◆ Information supplied ◆
---

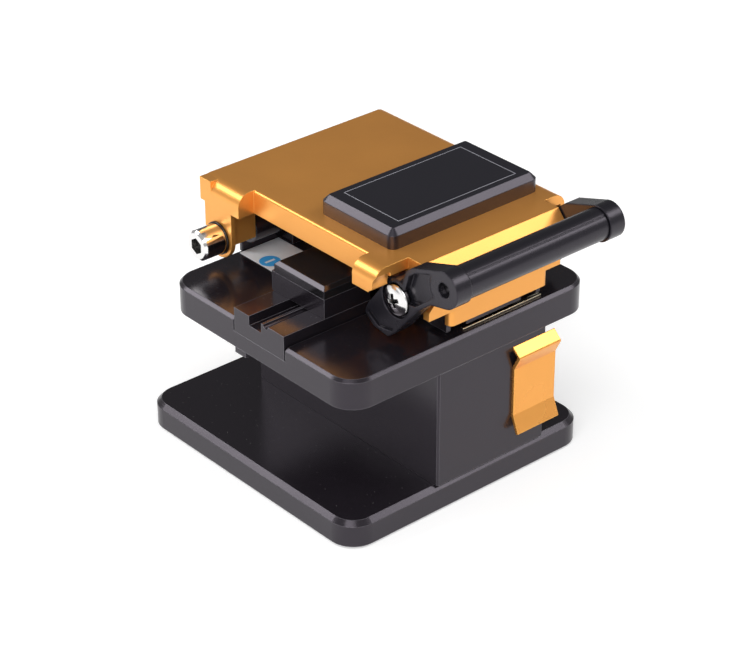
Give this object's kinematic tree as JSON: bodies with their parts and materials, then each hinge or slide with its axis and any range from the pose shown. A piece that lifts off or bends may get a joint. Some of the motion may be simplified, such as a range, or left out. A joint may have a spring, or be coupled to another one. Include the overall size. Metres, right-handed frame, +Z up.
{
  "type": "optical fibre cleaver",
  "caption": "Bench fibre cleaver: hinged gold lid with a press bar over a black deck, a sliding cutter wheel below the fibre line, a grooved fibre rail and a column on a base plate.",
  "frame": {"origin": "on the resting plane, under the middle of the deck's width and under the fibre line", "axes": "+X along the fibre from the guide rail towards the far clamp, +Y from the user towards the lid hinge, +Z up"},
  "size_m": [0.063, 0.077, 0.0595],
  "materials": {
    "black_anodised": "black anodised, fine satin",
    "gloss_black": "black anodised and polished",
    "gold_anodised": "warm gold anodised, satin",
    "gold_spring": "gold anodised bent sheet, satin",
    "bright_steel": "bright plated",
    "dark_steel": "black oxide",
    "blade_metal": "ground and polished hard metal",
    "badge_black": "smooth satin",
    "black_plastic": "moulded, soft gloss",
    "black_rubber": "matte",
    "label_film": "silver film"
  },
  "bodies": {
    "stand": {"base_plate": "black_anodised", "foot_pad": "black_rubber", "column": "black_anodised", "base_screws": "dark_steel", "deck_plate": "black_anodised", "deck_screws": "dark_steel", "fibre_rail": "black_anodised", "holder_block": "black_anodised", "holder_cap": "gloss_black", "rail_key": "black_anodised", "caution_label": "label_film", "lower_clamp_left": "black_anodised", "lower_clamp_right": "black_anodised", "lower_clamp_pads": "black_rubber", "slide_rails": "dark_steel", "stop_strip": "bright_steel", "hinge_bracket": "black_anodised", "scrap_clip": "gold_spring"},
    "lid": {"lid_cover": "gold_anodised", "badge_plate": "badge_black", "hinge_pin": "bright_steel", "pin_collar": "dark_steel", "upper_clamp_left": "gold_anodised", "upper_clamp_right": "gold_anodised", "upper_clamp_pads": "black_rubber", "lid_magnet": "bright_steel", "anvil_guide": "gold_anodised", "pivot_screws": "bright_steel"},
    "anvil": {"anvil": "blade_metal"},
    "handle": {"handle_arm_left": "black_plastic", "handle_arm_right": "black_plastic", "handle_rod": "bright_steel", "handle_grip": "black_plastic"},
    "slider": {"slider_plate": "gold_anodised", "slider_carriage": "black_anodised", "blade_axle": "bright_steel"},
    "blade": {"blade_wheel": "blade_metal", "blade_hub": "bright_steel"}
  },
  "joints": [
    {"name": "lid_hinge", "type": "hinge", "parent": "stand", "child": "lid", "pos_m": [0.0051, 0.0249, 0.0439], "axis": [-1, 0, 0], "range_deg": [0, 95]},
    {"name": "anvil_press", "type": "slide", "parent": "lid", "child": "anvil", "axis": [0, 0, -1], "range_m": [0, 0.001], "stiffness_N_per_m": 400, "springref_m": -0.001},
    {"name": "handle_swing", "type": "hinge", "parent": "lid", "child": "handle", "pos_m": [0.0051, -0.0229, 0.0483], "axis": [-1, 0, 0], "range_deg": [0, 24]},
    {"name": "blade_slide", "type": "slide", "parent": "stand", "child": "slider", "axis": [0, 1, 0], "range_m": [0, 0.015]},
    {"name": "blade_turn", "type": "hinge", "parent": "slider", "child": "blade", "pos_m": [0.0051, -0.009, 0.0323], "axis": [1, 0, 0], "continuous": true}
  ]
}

---

Make an exact copy of every line in the data.

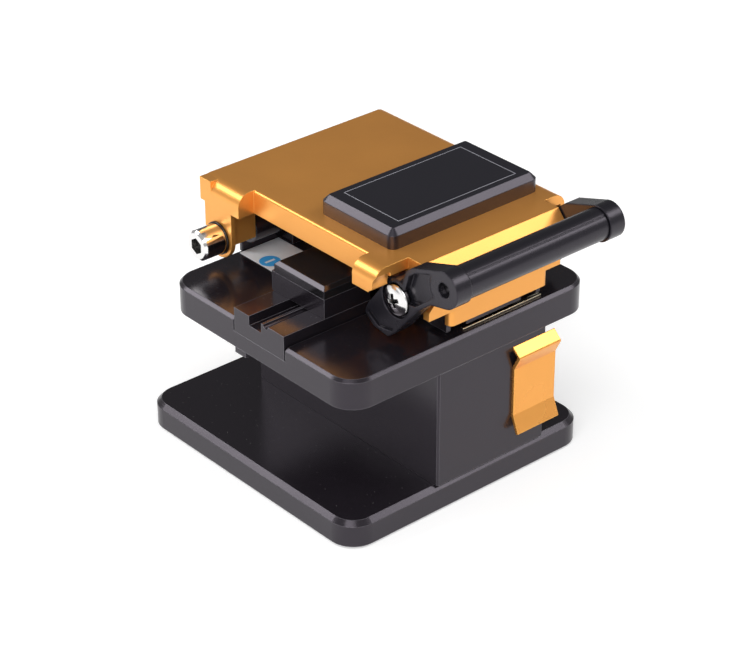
Give this object's kinematic tree as JSON: bodies with their parts and materials, then each hinge or slide with its axis and any range from the pose shown. A piece that lifts off or bends may get a joint. Some of the motion may be simplified, such as a range, or left out. A joint may have a spring, or be coupled to another one. Include the overall size. Metres, right-handed frame, +Z up.
{
  "type": "optical fibre cleaver",
  "caption": "Bench fibre cleaver: hinged gold lid with a press bar over a black deck, a sliding cutter wheel below the fibre line, a grooved fibre rail and a column on a base plate.",
  "frame": {"origin": "on the resting plane, under the middle of the deck's width and under the fibre line", "axes": "+X along the fibre from the guide rail towards the far clamp, +Y from the user towards the lid hinge, +Z up"},
  "size_m": [0.063, 0.077, 0.0595],
  "materials": {
    "black_anodised": "black anodised, fine satin",
    "gloss_black": "black anodised and polished",
    "gold_anodised": "warm gold anodised, satin",
    "gold_spring": "gold anodised bent sheet, satin",
    "bright_steel": "bright plated",
    "dark_steel": "black oxide",
    "blade_metal": "ground and polished hard metal",
    "badge_black": "smooth satin",
    "black_plastic": "moulded, soft gloss",
    "black_rubber": "matte",
    "label_film": "silver film"
  },
  "bodies": {
    "stand": {"base_plate": "black_anodised", "foot_pad": "black_rubber", "column": "black_anodised", "base_screws": "dark_steel", "deck_plate": "black_anodised", "deck_screws": "dark_steel", "fibre_rail": "black_anodised", "holder_block": "black_anodised", "holder_cap": "gloss_black", "rail_key": "black_anodised", "caution_label": "label_film", "lower_clamp_left": "black_anodised", "lower_clamp_right": "black_anodised", "lower_clamp_pads": "black_rubber", "slide_rails": "dark_steel", "stop_strip": "bright_steel", "hinge_bracket": "black_anodised", "scrap_clip": "gold_spring"},
    "lid": {"lid_cover": "gold_anodised", "badge_plate": "badge_black", "hinge_pin": "bright_steel", "pin_collar": "dark_steel", "upper_clamp_left": "gold_anodised", "upper_clamp_right": "gold_anodised", "upper_clamp_pads": "black_rubber", "lid_magnet": "bright_steel", "anvil_guide": "gold_anodised", "pivot_screws": "bright_steel"},
    "anvil": {"anvil": "blade_metal"},
    "handle": {"handle_arm_left": "black_plastic", "handle_arm_right": "black_plastic", "handle_rod": "bright_steel", "handle_grip": "black_plastic"},
    "slider": {"slider_plate": "gold_anodised", "slider_carriage": "black_anodised", "blade_axle": "bright_steel"},
    "blade": {"blade_wheel": "blade_metal", "blade_hub": "bright_steel"}
  },
  "joints": [
    {"name": "lid_hinge", "type": "hinge", "parent": "stand", "child": "lid", "pos_m": [0.0051, 0.0249, 0.0439], "axis": [-1, 0, 0], "range_deg": [0, 95]},
    {"name": "anvil_press", "type": "slide", "parent": "lid", "child": "anvil", "axis": [0, 0, -1], "range_m": [0, 0.001], "stiffness_N_per_m": 400, "springref_m": -0.001},
    {"name": "handle_swing", "type": "hinge", "parent": "lid", "child": "handle", "pos_m": [0.0051, -0.0229, 0.0483], "axis": [-1, 0, 0], "range_deg": [0, 24]},
    {"name": "blade_slide", "type": "slide", "parent": "stand", "child": "slider", "axis": [0, 1, 0], "range_m": [0, 0.015]},
    {"name": "blade_turn", "type": "hinge", "parent": "slider", "child": "blade", "pos_m": [0.0051, -0.009, 0.0323], "axis": [1, 0, 0], "continuous": true}
  ]
}